Still at WFW 04 October 19 09:00

"Wake up whoever does the firm's social media/media screening..."

Perhaps just hire people who are actually qualified and competent in those areas.

Anonymous 04 October 19 09:07

I don’t think it’s a firm’s social media team’s responsibility to do ‘media screening’ to the extent of hunting down vids some eejit in Texas has accidentally put on YouTube. It wasn’t their fault, it was the contractor’s. 

In-houser 04 October 19 09:21

How is it remotely possible that this went unchecked for nearly two years on a public media forum? As a GC I want my confidential information that my lawyers hold to be just that (we aren’t a client of WFW). I’m responsible for risk strategies in my business and our risk policies include daily searches on media and social media and monthly deep-digs to identify anything adverse to the business. Don’t all law firms do the same? This instance doesn’t come across as malicious but regular screening will catch mistakes but more importantly malicious attacks. WFW should be grateful to ROF for highlighting this as it could have been so much worse. I will definitely be asking my panel firms what their risk policies are with regard to this type of incident.

Still at WFW 04 October 19 09:42

Anonymous at 04 October 9:07  

Media screening is a service you pay for. All organisations concerned about risk and reputation use media screening services to "hunt down" this type of thing, It would involve WFW investing money in tech...something they obviously don't do now.

Aunt Sally 04 October 19 09:57

In-Houser @ 09.21

Absolutely on point. All of my clients carry out screening in this way and so does my firm. Clients take this topic very seriously, especially those clients involved in media-sensitive sectors such as energy, commodities, and extractives. 

Voice of (t)reason 04 October 19 12:56

Was the video labelled "WFW's intranet" or something similar? If not, wouldn't it be almost impossible for the social media team or risk management to find? Short of going down a three month youtube rabbit hole. Or am I a luddite?

The QC commenting earlier should probably get in touch with Aderant. I expect a law suit is coming its way in which it might need representation. 

Cautious Karpov 05 October 19 11:47

What is concerning is the number of dislikes on the various comments above. The comments are on the whole sensible and pragmatic, and reflect general risk management thinking that most companies (and hopefully law firms) follow; why would anyone dislike them. Hopefully it is just people trolling and not members of WFW management trying to neutralise the comments; that would be even more of a concern about the firm’s attitude to risk.

 

The Enforcer 05 October 19 22:36

Good comment Cautious Karpov. LOL.

 

i see the number of dislikes are creeping up. That’s just because they’re rattled. Chickens always come home to roost and the truth always comes out.

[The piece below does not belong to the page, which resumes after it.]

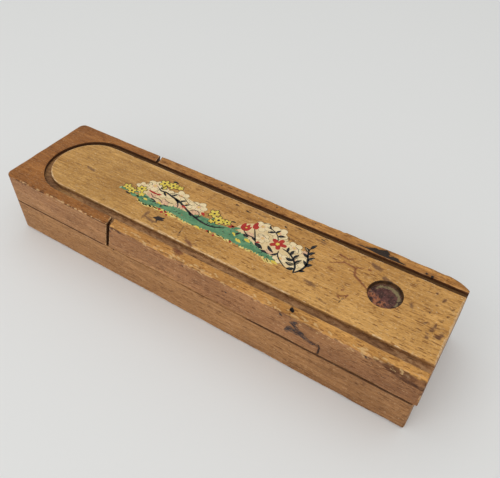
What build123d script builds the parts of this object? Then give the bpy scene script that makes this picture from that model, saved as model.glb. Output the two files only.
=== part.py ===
from build123d import *
import math
import os

# Two-tier wooden pencil box.
# Frame: X along the length (+X is the open end with the finger recess), Y across,
# +Z up. Origin at the centre of the bounding box, on the surface the box rests on.
# The lower tier and the end block are one glued body. The upper tray turns about a
# screw at the +X end, and the lid slides out of the tray towards +X.
# All dimensions are in millimetres.

os.makedirs("parts", exist_ok=True)

# ---------------------------------------------------------------- driving sizes
LENGTH = 220.0            # overall length
WIDTH = 54.5              # overall width
BASE_TOP = 19.1           # height of the lower tier
RAIL_TOP = 35.3           # height of the side rails and the end block
FIELD_TOP = 36.0          # top of the lid's raised field
BASE_RIGHT_INSET = 1.35   # the lower tier stops this far short of the tray
TIER_GAP = 0.30           # running gap between the lower tier and the tray

BASE_CORNER_R = 3.6       # upright corners of the lower tier and the end block at the fixed end
BASE_END_CORNER_R = 1.5   # upright corners of the lower tier at the free end
TRAY_CORNER_R = 0.8       # front upright corner of the tray's free end
TRAY_TAPER_X = 95.0       # the tray's back corner is tapered by use from here to the free end
TRAY_TAPER_Y = 23.3       # half width left at the free end by that taper
ARRIS_R = 0.55            # rounded edges
SEAM_EASE = 0.35          # eased edges along the seams
FOOT_R = 1.1              # bottom edge of the lower tier

# slanted saw cut between the end block and the tray
CUT_X = -47.5             # end block's face at y = 0, at the rail top
CUT_PER_Y = -0.242        # change of x for each mm towards +Y
CUT_PER_DEPTH = -0.247    # change of x for each mm below the rail top
CUT_GAP = 1.2             # width of the cut along X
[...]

Anon and on 06 October 19 08:36

Cautious Karpov’s and The enforcer’s comments are a bit harsh. Yes, it is true to say that it should have been picked up long before now (probably the day it was posted on YouTube or within 24 hours) and that the firm’s management should have had procedures in place to screen the media, and this episode may well have repercussions; but let’s remember that it wasn’t the firm’s fault that the video was on YouTube, hardly anyone has seen it, and the information that may have been shown was probably of limited use to anyone who would have been using YouTube. In my view there’s little damage done because of the original posting and wfw has had a wake up call to sort it’s media screening and media risk processes out. ROF has done WFW a favour. 

Bertie Wooster 06 October 19 09:17

If I was one of the partners whose confidential information was on that YouTube video and it is established that the firm had no adequate risk process in place for media screening then I would be livid and would be expecting the MP/COLP to resign.